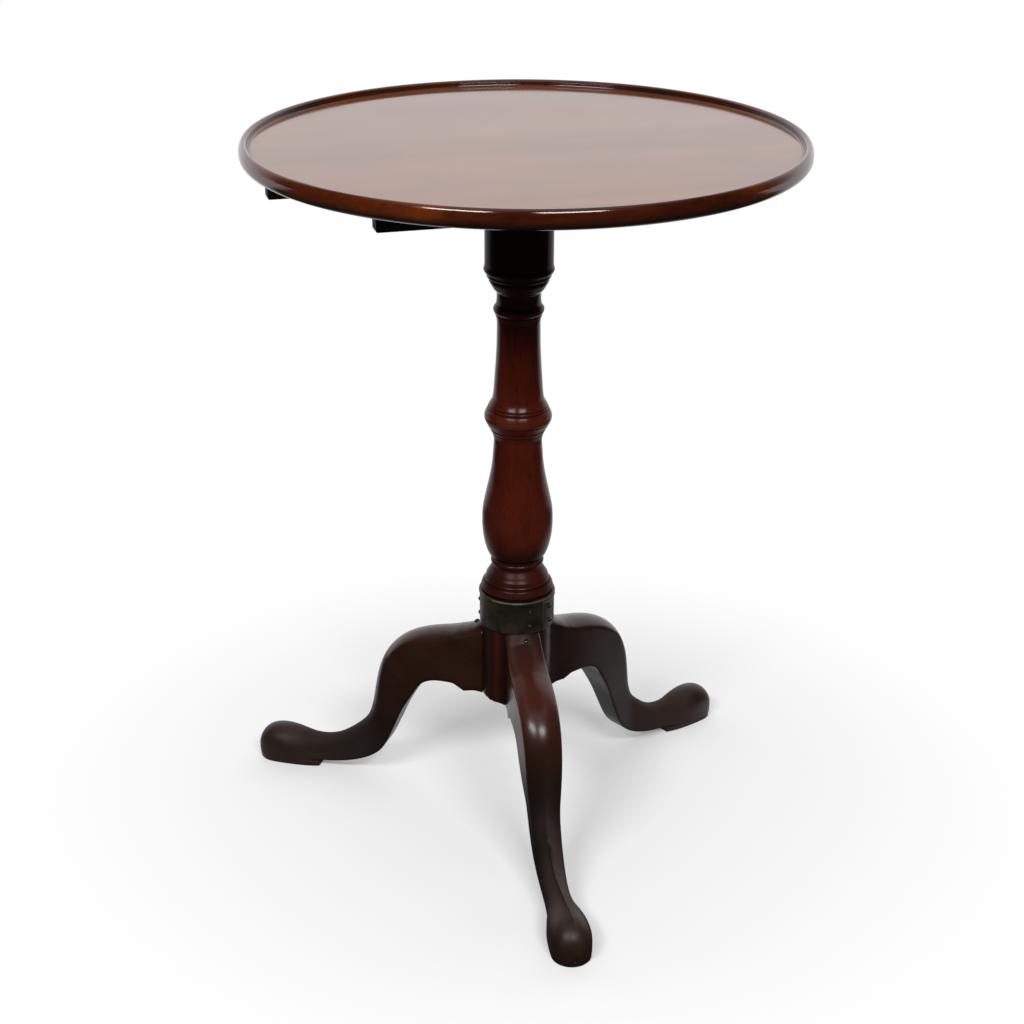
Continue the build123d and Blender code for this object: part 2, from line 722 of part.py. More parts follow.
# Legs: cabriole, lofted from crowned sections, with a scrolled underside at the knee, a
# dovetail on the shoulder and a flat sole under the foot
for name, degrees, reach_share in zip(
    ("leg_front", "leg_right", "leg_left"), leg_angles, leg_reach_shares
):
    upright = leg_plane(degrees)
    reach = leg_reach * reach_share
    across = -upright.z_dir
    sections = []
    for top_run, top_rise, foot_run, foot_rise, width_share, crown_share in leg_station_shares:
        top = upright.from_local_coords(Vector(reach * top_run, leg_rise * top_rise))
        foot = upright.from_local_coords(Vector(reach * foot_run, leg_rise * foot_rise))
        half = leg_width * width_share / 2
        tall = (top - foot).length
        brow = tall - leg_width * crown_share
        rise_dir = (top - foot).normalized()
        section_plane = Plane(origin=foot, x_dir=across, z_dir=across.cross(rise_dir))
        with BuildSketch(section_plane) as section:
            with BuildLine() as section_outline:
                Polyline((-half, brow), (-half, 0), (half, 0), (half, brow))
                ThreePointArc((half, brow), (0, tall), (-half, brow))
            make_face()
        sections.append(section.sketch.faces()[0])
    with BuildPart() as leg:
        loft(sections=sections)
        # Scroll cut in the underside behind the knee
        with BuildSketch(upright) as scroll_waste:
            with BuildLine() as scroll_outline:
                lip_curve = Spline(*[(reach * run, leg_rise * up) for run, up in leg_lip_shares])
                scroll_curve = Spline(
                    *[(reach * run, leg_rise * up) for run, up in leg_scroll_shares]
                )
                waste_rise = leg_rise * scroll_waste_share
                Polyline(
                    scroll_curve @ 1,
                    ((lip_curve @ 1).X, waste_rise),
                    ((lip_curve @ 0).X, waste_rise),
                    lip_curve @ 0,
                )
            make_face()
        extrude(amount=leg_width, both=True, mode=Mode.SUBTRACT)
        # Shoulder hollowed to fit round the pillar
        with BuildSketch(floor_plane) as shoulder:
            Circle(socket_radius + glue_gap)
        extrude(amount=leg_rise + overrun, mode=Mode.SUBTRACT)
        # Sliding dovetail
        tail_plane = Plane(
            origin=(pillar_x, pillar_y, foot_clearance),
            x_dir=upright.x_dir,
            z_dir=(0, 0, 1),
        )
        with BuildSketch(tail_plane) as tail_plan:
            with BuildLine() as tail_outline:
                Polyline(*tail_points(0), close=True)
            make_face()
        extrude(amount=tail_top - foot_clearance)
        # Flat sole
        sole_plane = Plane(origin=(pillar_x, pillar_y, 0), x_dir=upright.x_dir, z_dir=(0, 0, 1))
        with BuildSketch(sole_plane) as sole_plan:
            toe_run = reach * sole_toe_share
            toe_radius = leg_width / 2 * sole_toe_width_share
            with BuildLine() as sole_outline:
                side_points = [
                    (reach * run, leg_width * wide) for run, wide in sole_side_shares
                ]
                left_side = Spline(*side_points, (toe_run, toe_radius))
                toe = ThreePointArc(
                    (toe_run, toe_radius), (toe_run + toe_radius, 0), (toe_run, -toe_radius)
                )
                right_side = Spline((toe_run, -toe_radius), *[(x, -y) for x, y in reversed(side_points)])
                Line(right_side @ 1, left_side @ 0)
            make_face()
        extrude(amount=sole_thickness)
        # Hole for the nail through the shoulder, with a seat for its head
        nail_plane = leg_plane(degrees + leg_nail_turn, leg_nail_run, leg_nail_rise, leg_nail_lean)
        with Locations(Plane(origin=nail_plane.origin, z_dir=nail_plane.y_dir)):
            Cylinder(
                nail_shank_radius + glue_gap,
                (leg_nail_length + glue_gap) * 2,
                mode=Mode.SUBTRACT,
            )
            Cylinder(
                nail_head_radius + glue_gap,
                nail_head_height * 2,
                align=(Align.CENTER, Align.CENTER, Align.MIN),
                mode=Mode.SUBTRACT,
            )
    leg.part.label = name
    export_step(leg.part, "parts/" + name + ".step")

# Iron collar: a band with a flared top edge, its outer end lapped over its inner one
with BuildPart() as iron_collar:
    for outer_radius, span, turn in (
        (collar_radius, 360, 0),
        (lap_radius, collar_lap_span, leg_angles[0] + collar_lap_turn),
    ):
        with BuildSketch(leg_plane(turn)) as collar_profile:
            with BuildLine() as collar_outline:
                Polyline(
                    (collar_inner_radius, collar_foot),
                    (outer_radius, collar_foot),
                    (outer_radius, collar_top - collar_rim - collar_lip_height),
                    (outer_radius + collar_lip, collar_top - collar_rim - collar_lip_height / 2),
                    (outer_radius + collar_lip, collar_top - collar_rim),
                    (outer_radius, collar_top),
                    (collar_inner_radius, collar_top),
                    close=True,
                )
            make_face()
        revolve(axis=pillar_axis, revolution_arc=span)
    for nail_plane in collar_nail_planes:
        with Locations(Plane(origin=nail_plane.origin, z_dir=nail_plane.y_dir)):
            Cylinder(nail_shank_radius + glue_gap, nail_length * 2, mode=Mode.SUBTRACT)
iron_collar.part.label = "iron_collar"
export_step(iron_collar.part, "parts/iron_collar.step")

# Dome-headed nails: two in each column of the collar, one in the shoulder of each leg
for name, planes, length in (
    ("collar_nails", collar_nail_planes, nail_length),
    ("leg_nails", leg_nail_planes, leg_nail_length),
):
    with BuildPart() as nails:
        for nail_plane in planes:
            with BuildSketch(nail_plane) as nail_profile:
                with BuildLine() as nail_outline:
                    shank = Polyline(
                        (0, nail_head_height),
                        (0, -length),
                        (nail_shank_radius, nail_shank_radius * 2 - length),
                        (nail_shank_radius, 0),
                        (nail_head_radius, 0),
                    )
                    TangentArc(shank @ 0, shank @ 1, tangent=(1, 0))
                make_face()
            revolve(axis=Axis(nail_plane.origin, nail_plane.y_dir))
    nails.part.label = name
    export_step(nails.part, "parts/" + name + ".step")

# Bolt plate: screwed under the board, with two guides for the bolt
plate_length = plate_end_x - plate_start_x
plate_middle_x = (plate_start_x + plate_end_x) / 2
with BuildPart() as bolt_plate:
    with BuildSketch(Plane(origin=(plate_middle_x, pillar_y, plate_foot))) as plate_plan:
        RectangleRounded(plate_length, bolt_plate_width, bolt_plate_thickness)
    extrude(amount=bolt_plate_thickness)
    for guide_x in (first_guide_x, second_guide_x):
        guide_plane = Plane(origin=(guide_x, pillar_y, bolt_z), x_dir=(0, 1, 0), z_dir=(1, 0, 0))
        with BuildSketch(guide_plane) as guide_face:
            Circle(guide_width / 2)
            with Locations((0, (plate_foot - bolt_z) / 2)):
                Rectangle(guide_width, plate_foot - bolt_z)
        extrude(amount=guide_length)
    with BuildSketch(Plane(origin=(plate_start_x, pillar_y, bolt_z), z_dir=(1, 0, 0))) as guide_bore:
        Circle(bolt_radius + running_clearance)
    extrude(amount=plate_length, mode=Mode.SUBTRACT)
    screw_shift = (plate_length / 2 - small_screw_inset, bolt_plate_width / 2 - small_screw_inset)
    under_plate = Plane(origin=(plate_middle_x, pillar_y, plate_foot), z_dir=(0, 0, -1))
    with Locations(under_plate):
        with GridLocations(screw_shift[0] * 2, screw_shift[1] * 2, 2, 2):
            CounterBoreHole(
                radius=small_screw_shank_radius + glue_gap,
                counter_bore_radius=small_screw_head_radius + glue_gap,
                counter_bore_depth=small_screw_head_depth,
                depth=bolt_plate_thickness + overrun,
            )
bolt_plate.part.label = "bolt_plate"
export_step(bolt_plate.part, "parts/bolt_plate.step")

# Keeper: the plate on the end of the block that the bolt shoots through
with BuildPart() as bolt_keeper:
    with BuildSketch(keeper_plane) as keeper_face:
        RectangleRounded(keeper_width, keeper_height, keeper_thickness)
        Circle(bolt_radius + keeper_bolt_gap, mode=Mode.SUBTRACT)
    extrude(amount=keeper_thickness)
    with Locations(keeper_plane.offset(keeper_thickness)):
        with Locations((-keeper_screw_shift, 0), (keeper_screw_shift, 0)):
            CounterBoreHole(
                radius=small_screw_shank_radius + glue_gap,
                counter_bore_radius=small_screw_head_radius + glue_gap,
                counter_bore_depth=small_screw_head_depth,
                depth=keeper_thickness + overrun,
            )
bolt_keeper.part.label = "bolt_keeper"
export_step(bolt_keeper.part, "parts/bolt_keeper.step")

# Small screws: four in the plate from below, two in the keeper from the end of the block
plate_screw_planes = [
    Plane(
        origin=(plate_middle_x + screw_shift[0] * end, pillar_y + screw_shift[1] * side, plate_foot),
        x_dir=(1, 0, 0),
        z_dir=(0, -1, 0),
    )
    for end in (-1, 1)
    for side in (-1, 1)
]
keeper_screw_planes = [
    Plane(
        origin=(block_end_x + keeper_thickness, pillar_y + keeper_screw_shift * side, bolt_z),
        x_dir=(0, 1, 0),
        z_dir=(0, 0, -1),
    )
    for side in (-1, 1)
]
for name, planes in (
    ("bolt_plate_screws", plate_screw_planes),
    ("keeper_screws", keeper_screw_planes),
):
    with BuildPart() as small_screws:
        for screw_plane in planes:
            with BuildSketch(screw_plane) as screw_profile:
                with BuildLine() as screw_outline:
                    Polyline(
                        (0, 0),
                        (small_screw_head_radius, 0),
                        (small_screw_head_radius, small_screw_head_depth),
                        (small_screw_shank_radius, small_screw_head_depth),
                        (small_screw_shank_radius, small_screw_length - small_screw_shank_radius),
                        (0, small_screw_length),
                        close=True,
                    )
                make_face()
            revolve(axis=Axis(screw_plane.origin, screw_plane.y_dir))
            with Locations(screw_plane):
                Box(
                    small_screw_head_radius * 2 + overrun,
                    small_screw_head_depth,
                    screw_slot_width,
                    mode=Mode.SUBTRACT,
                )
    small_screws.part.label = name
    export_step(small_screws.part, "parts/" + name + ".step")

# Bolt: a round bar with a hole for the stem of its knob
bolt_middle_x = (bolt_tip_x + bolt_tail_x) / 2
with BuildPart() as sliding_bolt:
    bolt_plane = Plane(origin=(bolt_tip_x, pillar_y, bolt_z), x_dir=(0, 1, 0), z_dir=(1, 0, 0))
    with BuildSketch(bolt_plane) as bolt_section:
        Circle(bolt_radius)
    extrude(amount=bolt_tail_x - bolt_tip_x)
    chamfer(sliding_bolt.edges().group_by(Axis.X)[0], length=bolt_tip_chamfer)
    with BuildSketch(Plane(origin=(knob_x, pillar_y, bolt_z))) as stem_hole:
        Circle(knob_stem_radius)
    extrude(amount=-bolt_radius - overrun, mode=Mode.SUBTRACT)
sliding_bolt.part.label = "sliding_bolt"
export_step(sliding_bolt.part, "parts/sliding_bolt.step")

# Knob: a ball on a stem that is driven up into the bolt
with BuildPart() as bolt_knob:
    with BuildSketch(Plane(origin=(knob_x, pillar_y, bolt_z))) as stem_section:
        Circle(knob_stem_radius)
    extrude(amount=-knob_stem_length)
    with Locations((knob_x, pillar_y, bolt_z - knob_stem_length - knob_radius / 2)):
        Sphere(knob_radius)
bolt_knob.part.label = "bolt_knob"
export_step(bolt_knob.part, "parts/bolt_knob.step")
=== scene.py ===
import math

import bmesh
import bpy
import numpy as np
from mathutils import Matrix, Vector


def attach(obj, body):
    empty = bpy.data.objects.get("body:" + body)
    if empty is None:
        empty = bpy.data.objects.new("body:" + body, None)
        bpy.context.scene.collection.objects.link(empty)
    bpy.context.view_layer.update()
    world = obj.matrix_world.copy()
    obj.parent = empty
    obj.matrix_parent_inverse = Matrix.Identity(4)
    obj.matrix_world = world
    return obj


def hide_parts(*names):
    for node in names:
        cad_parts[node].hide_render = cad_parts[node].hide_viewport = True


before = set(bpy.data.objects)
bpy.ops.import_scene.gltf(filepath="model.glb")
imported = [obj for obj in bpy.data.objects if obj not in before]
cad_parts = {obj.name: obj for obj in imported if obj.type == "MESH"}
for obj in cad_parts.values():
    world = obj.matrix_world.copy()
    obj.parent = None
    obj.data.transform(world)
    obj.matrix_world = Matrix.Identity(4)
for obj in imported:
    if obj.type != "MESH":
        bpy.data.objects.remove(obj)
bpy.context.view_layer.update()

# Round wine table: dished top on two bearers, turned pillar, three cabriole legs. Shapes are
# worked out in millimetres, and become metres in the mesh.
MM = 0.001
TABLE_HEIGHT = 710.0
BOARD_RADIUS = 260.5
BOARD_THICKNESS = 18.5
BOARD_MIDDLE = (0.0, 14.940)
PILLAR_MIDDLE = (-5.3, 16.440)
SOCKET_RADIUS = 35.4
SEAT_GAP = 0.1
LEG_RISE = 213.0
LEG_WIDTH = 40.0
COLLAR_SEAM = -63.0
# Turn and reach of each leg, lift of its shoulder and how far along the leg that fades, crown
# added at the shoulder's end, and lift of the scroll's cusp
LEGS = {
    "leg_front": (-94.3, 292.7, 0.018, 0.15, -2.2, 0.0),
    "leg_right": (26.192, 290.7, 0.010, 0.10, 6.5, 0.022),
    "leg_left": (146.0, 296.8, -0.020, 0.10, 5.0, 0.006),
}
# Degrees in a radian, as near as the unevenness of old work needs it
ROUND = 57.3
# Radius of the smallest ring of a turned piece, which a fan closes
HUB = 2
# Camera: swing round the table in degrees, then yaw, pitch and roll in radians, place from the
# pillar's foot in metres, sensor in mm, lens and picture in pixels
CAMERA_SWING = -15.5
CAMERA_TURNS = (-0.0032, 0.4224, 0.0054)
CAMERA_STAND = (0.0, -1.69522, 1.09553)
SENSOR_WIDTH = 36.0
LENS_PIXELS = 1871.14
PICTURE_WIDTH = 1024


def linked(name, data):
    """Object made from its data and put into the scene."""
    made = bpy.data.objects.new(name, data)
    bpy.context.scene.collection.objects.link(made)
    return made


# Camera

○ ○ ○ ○

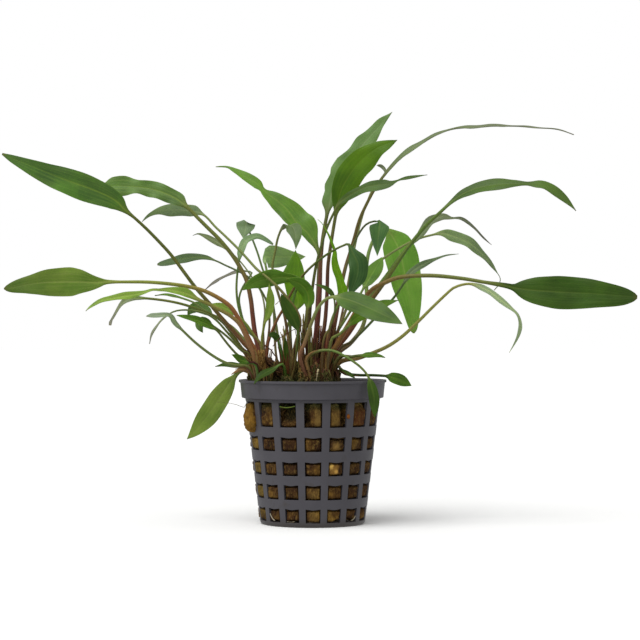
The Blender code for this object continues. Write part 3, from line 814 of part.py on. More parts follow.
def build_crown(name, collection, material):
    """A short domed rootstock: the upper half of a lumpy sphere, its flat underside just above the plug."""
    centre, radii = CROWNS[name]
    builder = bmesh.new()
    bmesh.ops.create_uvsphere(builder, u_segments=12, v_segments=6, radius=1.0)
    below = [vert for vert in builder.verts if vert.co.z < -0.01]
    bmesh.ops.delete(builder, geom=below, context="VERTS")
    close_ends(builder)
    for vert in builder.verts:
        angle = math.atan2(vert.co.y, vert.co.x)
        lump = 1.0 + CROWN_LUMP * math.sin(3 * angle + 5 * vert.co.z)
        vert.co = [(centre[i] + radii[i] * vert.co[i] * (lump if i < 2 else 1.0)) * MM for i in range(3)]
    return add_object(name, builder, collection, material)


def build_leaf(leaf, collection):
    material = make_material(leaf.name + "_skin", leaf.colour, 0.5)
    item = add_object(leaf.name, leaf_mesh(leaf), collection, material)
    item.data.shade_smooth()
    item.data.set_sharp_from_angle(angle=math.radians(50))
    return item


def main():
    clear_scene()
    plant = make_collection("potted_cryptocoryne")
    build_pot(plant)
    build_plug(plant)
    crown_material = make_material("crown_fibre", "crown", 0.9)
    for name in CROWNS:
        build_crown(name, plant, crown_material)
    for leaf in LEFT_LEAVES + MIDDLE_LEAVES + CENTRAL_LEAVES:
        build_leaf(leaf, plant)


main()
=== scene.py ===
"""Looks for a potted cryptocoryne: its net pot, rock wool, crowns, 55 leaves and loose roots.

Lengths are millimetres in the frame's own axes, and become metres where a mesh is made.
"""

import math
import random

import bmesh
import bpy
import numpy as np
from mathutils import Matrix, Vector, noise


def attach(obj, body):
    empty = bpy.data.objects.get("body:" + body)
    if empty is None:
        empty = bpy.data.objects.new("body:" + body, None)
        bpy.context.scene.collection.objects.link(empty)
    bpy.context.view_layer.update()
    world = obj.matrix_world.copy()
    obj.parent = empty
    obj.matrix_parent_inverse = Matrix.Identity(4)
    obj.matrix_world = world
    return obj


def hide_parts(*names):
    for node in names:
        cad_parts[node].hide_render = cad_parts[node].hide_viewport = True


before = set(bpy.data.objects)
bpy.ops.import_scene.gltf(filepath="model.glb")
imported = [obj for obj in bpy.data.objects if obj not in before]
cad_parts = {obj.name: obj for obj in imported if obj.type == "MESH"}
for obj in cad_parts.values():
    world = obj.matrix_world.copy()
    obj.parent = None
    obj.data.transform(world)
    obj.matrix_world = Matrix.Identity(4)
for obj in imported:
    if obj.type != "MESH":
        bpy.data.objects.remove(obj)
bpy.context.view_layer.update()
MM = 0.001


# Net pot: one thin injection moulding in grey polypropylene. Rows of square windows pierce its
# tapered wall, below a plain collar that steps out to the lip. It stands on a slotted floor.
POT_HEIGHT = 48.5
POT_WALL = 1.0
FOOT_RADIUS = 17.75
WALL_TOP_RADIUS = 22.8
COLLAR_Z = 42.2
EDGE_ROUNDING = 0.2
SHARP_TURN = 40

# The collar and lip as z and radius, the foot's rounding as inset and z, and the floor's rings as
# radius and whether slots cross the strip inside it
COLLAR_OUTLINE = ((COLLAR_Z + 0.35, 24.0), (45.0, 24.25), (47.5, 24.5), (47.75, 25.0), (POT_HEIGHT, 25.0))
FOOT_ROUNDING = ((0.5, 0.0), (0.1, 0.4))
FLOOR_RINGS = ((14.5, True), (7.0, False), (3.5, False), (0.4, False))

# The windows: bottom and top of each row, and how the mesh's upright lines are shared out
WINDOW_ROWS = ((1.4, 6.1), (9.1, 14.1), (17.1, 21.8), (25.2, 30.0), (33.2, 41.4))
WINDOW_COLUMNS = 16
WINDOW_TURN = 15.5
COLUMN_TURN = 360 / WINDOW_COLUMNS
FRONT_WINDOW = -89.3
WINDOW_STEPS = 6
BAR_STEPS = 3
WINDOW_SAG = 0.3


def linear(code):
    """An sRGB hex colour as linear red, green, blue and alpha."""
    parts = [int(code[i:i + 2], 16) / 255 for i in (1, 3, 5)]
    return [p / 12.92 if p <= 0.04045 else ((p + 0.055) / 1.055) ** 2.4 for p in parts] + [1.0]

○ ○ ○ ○

### Exercise aim
Tally the lines holding the string "True" and give only the count.

### Result of this exercise
7